Tuesday, June 1, 2010

Dear GOD...-

Dear GOD... Thank you for all the great big things in life. But equally important, Thank you for some of the smaller things like glitter and felt and the one pair of sharp scissors in the junk drawer. Thank you for the Bissell Cyclone vacuum that does a great job picking up handfuls of gold glitter off the floor.




Dear GOD... thank you for Men's Warehouse and their really reasonable suit rentals. Thank you also for the tactful women that work there. They are very patient while measuring totally embarrassed 7 year old boys' inseams. Maybe try to convince them to drop the late fees though. They don't seem to have much compassion even when customers have really great reasons why they returned their suit 2 days late.

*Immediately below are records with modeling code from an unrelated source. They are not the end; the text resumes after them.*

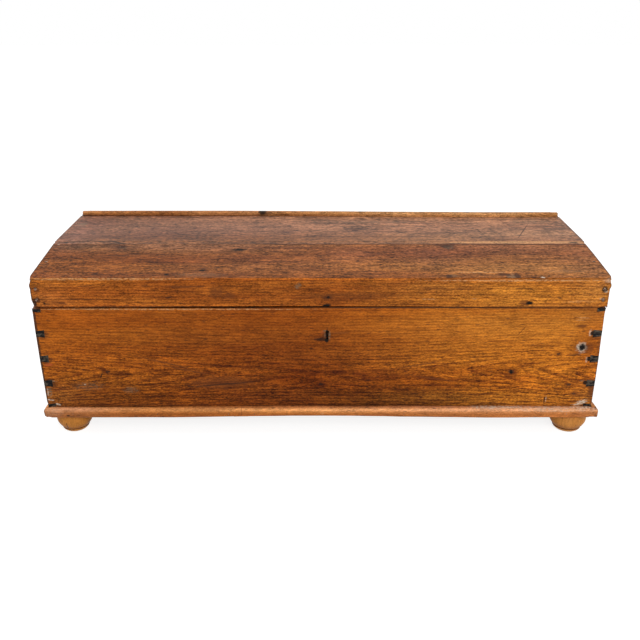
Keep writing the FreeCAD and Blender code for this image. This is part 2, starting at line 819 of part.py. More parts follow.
def keeper_nails():
    """Two nails up through the keeper plate."""
    inset = keeper_length / 2 - keeper_width / 2
    nails = []
    for side in (-1, 1):
        point = Vector(lock_x + side * inset, bolt_mid_y, lid_z)
        nails.append(nail(point, Vector(0, 0, 1), strap_nail_length,
                          head=keeper_nail_head_width, sink=nail_head_height))
    return nails


def lock_nails():
    """Nails through the corners of the lock's back plate."""
    x_inset = (lock_plate_width + lock_body_width) / 4
    low = carcass_top_z - lock_plate_height + lock_nail_bottom_margin
    high = carcass_top_z - selvedge_thickness - lock_nail_top_margin
    nails = []
    for side in (-1, 1):
        for z in (low, high):
            point = Vector(lock_x + side * x_inset, inside_front_y, z)
            nails.append(nail(point, Vector(0, -1, 0), lock_nail_length, sink=0.0))
    return nails


# The pieces

hinge_xs = {"left": -(half_length - hinge_inset), "right": half_length - hinge_inset}
foot_sides = [(-1, -1), (1, -1), (-1, 1), (1, 1)]
board_names = ["bottom_board_front", "bottom_board_middle", "bottom_board_back"]

base_nails = bottom_nails()
trim_nails = moulding_nails()
plate_nails = lock_nails()
staple_nails = keeper_nails()
lid_top_nails = top_nails()
lid_rail_nails = rail_nails()
strip_nails = bead_nails()
chest_strap_nails = [n for x in hinge_xs.values() for n in strap_nails(x, False)]
lid_strap_nails = [n for x in hinge_xs.values() for n in strap_nails(x, True)]

front_cuts = [lock_mortise(), keyhole(front_y, inside_front_y)] + base_nails + plate_nails
save("front_board", cut_by(tail_board(front_y, inside_front_y), front_cuts + trim_nails))
back_cuts = [leaf_recess(x, False) for x in hinge_xs.values()] + base_nails + chest_strap_nails
save("back_board", cut_by(tail_board(inside_back_y, back_y), back_cuts))
save("left_end_board", cut_by(pin_board(-1), base_nails + trim_nails))
save("right_end_board", cut_by(pin_board(1), base_nails + trim_nails))
spigot_holes = [spigot_hole(*sides) for sides in foot_sides]
for number, board_name in enumerate(board_names):
    save(board_name, cut_by(bottom_board(number), spigot_holes + base_nails + trim_nails))
save("bottom_nails", base_nails)

save("base_moulding_front_left", cut_by(front_moulding(-half_length, moulding_joint_x), trim_nails))
save("base_moulding_front_right", cut_by(front_moulding(moulding_joint_x, half_length), trim_nails))
save("base_moulding_left", cut_by(end_moulding(-1), trim_nails))
save("base_moulding_right", cut_by(end_moulding(1), trim_nails))
save("base_moulding_nails", trim_nails)

save("front_feet", [bun_foot(side, -1) for side in (-1, 1)])
save("back_feet", [bun_foot(side, 1) for side in (-1, 1)])

lock_case_solid = cut_by(lock_case(), plate_nails)
save("lock_case", lock_case_solid)
save("lock_cap", lock_cap())
save("lock_key_pin", lock_key_pin())
save("lock_spring", lock_spring())
save("lock_nails", plate_nails)
save("lock_bolt", lock_bolt())

for place, hinge_x in hinge_xs.items():
    save("hinge_lower_strap_" + place, cut_by(hinge_strap(hinge_x, False), chest_strap_nails))
    save("hinge_upper_strap_" + place, cut_by(hinge_strap(hinge_x, True), lid_strap_nails))
save("hinge_pins", [hinge_pin(hinge_x) for hinge_x in hinge_xs.values()])
save("hinge_nails_chest", chest_strap_nails)
save("hinge_nails_lid", lid_strap_nails)

top_front, top_rear = top_boards()
frame_cuts = lid_top_nails + lid_rail_nails + strip_nails
save("lid_top_front_board", cut_by(top_front, frame_cuts))
save("lid_top_rear_board", cut_by(top_rear, frame_cuts))
save("lid_front_rail", cut_by(lid_front_rail(), frame_cuts + staple_nails + [keeper_recess()]))
upper_recesses = [leaf_recess(x, True) for x in hinge_xs.values()]
save("lid_back_rail", cut_by(lid_back_rail(), frame_cuts + lid_strap_nails + upper_recesses))
save("lid_left_end", cut_by(lid_end(-1), frame_cuts))
save("lid_right_end", cut_by(lid_end(1), frame_cuts))
save("lid_back_bead", cut_by(lid_back_bead(), strip_nails))
save("lid_top_nails", lid_top_nails)
save("lid_rail_nails", lid_rail_nails)
save("lid_bead_nails", strip_nails)
save("lock_keeper", cut_by(lock_keeper(), staple_nails))
save("lock_keeper_nails", staple_nails)

print("hinge axis", hinge_axis_y, hinge_axis_z, "front face", front_y, "lid top", rear_z + bead_height)
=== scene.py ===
# %% [markdown]
# # A pine blanket chest
# The chest is a long dovetailed box on four bun feet, with a lid cranked from two boards. Nearly
# all of its character is in its wood: a hundred years of wax over yellow pine, dark growth rings,
# knots, knocks and worn arrises. So this lesson spends its time on one solid pine that every
# board shares, and on giving each board its own place in the log.

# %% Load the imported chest
import bpy
import bmesh
import math
import numpy
from mathutils import Matrix, Vector, noise


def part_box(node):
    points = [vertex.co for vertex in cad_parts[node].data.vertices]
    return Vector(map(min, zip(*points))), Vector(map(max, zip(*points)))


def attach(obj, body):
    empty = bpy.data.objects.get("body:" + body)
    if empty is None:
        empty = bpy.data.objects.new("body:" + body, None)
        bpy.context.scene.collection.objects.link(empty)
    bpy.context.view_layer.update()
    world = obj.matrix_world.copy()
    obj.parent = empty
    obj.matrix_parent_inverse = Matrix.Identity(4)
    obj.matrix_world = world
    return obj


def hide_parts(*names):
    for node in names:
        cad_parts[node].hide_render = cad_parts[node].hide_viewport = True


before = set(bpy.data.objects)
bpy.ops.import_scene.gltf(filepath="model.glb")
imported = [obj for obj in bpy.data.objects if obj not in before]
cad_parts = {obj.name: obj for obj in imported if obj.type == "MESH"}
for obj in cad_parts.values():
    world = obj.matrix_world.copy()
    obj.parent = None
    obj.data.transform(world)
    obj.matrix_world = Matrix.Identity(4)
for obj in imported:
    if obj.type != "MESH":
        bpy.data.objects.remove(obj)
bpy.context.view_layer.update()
scene = bpy.context.scene
scene.view_settings.view_transform = "Standard"

# %% [markdown]
# ## The camera
# It stands a little above the lid, straight in front of the chest and slightly left of its
# middle, so that the front shows flat and both facets of the lid show above it. A lens a bit
# longer than normal keeps the two ends nearly upright. The small sideways shift frames the chest
# as it should lie.

# %% Set the camera
LOOK_DOWN = math.radians(22.02)
SIDE_SHIFT = 9.3 / 640
camera_data = bpy.data.cameras.new("camera")
camera = bpy.data.objects.new("camera", camera_data)
scene.collection.objects.link(camera)
camera.location = (-0.022, -1.772, 0.9307)
camera.rotation_euler = (math.pi / 2 - LOOK_DOWN, 0, 0)
camera_data.sensor_width = 36.0
camera_data.lens = 41.62
camera_data.shift_x = SIDE_SHIFT
scene.camera = camera
print("camera", tuple(camera.location))

# %% [markdown]
# ## Light, floor and backdrop
# Old waxed pine needs a broad soft light: small lamps would print hard spots in the wax. One wide
# lamp over the camera lights the front, one over the lid lights the top, and a pale world fills
# the rest. The floor is a plain white sheet that keeps the soft shadow of the chest. It shows a
# little paler to the camera than it is, so that it runs into the white behind it.

# %% Place the lamps
def soft_lamp(name, place, target, size, power):
    """A square area lamp that looks at a target."""
    data = bpy.data.lights.new(name, "AREA")
    data.shape = "RECTANGLE"
    data.size, data.size_y = size
    data.energy = power
    lamp = bpy.data.objects.new(name, data)
    scene.collection.objects.link(lamp)
    lamp.location = place
    lamp.rotation_euler = (Vector(target) - Vector(place)).to_track_quat("-Z", "Y").to_euler()
    return lamp


front_lamp = soft_lamp("front_softbox", (0.9, -3.2, 2.2), (0, -0.2, 0.2), (2.6, 1.6), 62)
top_lamp = soft_lamp("top_softbox", (-0.4, 0.2, 3.0), (0, 0, 0.4), (3.0, 2.0), 44)
print("lamps", [lamp.name for lamp in (front_lamp, top_lamp)])

# %% Tell backdrop rays from light rays
def backdrop_share(tree):
    """1 for rays from the camera, from a reflection or through glass, and 0 for rays that light."""
    rays = tree.nodes.new("ShaderNodeLightPath")
    both = tree.nodes.new("ShaderNodeMath")
    both.operation = "MAXIMUM"
    every = tree.nodes.new("ShaderNodeMath")
    every.operation = "MAXIMUM"
    tree.links.new(rays.outputs["Is Camera Ray"], both.inputs[0])
    tree.links.new(rays.outputs["Is Glossy Ray"], both.inputs[1])
    tree.links.new(both.outputs[0], every.inputs[0])
    tree.links.new(rays.outputs["Is Transmission Ray"], every.inputs[1])
    return every.outputs[0]


print("backdrop test ready")

# %% Make the world white to the eye and a plain fill to the wood
world = bpy.data.worlds.new("white_room")
scene.world = world
world.use_nodes = True
sky = world.node_tree
sky.nodes.clear()
sky_out = sky.nodes.new("ShaderNodeOutputWorld")
sky_light = sky.nodes.new("ShaderNodeBackground")
sky_light.inputs["Color"].default_value = (1.0, 1.0, 1.0, 1)
strength = sky.nodes.new("ShaderNodeMapRange")
strength.inputs["To Min"].default_value = 0.5
strength.inputs["To Max"].default_value = 1.0
sky.links.new(backdrop_share(sky), strength.inputs["Value"])
sky.links.new(strength.outputs[0], sky_light.inputs["Strength"])
sky.links.new(sky_light.outputs[0], sky_out.inputs["Surface"])
print("world fill", strength.inputs["To Min"].default_value)

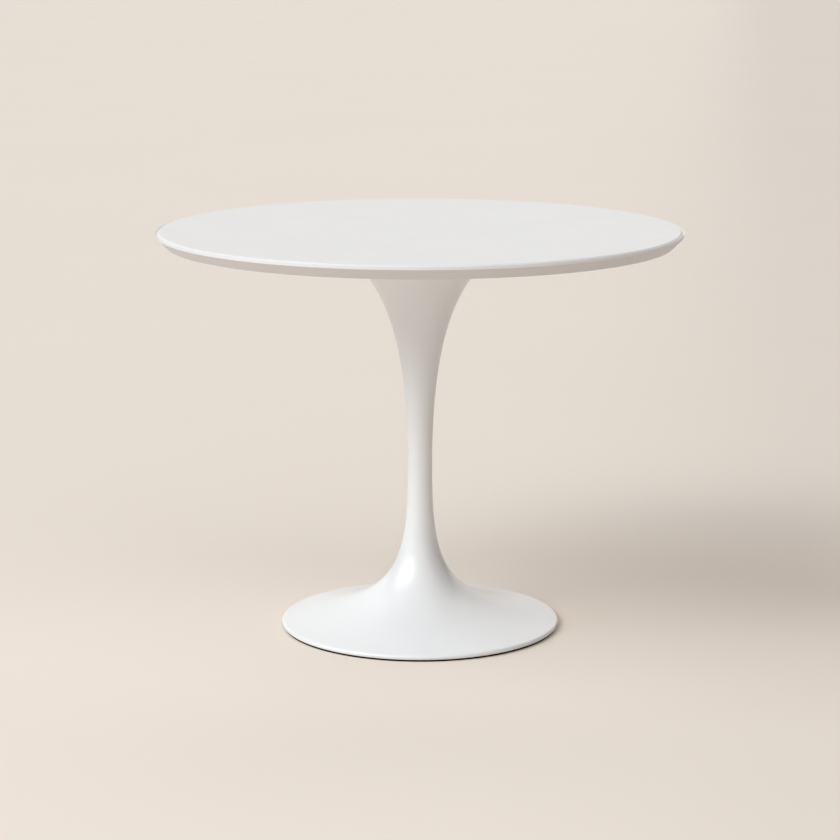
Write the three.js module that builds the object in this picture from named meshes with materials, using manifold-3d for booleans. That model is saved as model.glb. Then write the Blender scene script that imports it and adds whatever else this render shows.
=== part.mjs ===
// A round pedestal table: a bevelled lacquered top on a hollow cast trumpet pedestal.
// One tie rod inside the stem pulls the top's mounting plate down, so the top bears on the casting's rim.
// Millimetres, +Z up. The origin is on the floor, on the table's axis.
import * as THREE from "three";
import { mergeVertices } from "three/addons/utils/BufferGeometryUtils.js";
import Module from "manifold-3d";

const wasm = await Module();
wasm.setup();

// ---- Driving dimensions --------------------------------------------------------------------

const TABLE_HEIGHT = 740;
const TOP_RADIUS = 477;
const TOP_THICKNESS = 25;
const BEVEL = 18; // the 45 degree bevel under the rim
const ARRIS = 2; // the rounded upper edge

const FOOT_RADIUS = 257;
const LIP_HEIGHT = 9; // the foot's rounded edge
const RING_HEIGHT = 3; // the rubber ring that stands proud under the foot
const WAIST_RADIUS = 22.6;
const WAIST_HEIGHT = 301;
const FLARE_RADIUS = 166; // where the pedestal meets the top
const WALL = 5; // of the casting

// The pedestal's two sweeps leave their ends at these slopes, and each end pulls this far along its tangent.
const FOOT_SLOPE = THREE.MathUtils.degToRad(10.2);
const FLARE_SLOPE = THREE.MathUtils.degToRad(28.6);
const FOOT_PULL = 214;
const WAIST_PULL_DOWN = 196;
const WAIST_PULL_UP = 240.2;
const FLARE_PULL = 114.6;

// Fasteners.
const GAP = 0.3; // clearance between a piece and the bore or groove it sits in
const M6 = 3; // nominal radii
const M16 = 8;
const ROD_CLEARANCE = M16 + 1; // radius of the holes that the tie rod passes through
const PLATE_SCREWS = 8;
const BALLAST_SCREWS = 6;
const SCREW_CIRCLE = 110; // radius of both screw circles

// Roundness: multiples of four, so that a ring is as wide as its diameter along X and Y.
const TOP_SEGMENTS = 72;
const RING_SEGMENTS = 48;
const BAR_SEGMENTS = 16;
const FASTENER_SEGMENTS = 12;

// Heights worked out from the dimensions above.
const underside = TABLE_HEIGHT - TOP_THICKNESS;
const bevelTop = underside + BEVEL;

// ---- Outlines ------------------------------------------------------------------------------

const point = (x, y) => new THREE.Vector2(x, y);

// A point at an angle and distance from a centre.
function polar(centre, radius, angle) {
  return point(radius * Math.cos(angle), radius * Math.sin(angle)).add(centre);
}

// A round stretch of an outline, with both of its ends.
function arc(centre, radius, first, last, steps) {
  const angles = Array.from({ length: steps + 1 }, (_, i) => first + ((last - first) * i) / steps);
  return angles.map((angle) => polar(centre, radius, angle));
}

// Angles that share a full turn equally.
function turns(count, first = 0) {
  return Array.from({ length: count }, (_, i) => first + (i * 2 * Math.PI) / count);
}

// An outline of equal sides with its corners on a circle.
function polygon(radius, sides, centre = point(0, 0)) {
  return new THREE.Shape(turns(sides).map((angle) => polar(centre, radius, angle)));
}

const hexagon = (acrossFlats) => polygon(acrossFlats / Math.sqrt(3), 6);

// The same round outline at each angle of the screw circle.
function onScrewCircle(radius, angles) {
  const centres = angles.map((angle) => polar(point(0, 0), SCREW_CIRCLE, angle));
  return centres.map((centre) => polygon(radius, FASTENER_SEGMENTS, centre));
}

// ---- Solids --------------------------------------------------------------------------------

// A profile of (radius, height) points turned around the Z axis. It runs anticlockwise around its material.
function turned(profile, segments) {
  return new THREE.LatheGeometry(profile, segments).rotateX(Math.PI / 2);
}

// A flat outline in XY, raised from z = low to z = high.
function raised(outline, low, high) {
  const options = { depth: high - low, bevelEnabled: false };
  return new THREE.ExtrudeGeometry(outline, options).translate(0, 0, low);
}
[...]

Dear GOD... Thank You for little boys who are willing to learn all their prayers for first communion. Hail Mary, Guardian Angel, Lord's Prayer, Sign Of The Cross and Act Of Contrition. This was alot of work. Thank you for the long van rides and bad traffic on the way to religion classes that gave us the opportunity to practice all these prayers. Thank You also for eavesdropping little brothers that have no doubt absorbed some of these prayers as well.




Dear GOD... Thank You for little boys that sleep during mass and grandmas that like to hold them. Thank you for the fairly unexciting church music and the slightly off key children's choir that lulls these little boys to sleep.



Dear GOD... Thank You for providing the front pew for us so that Finn has the entire church audience to entertain. Thank you for putting all of the perfectly behaving children all the way on the other side of the church so I don't have to watch them sitting there like perfect little old ladies and feel like a bad mom. Thank You for sitting me near the squealing babies and toy throwing toddlers so I feel like I'm average.



Dear GOD... Thank You for grandmas and their purses and all the fun things they keep in their purses. Thank you for granting these grandmas the patience to let rambunctious little boys wear their glasses.



Dear GOD... Thank You for inspiring holy people to lead our children down your path. Thank You for providing some of these people a sense of humor. This sense of humor helps keep us awake during long homilies. Thank you also for providing a select few priests with a good internal clock, for the record, it's always appreciated when mass ends on time.



Dear GOD... Thank You for these little moments of grace within a tornadoes of boyness. Thank You also for really fast digital cameras that can catch these moments.



Dear GOD... Thank You for teaching me to pick my battles and forgive... When the cake decorator boy at Publix spells Gavin's name G-A-B-I-N, thinks communion has only one m and chooses a girly cake design... Thank you GOD for giving me the grace to give my best smile of approval when cake boy proudly shows me his creation. And finally Thank You for convincing the cake boy that his true passion is cakes and not tattoos!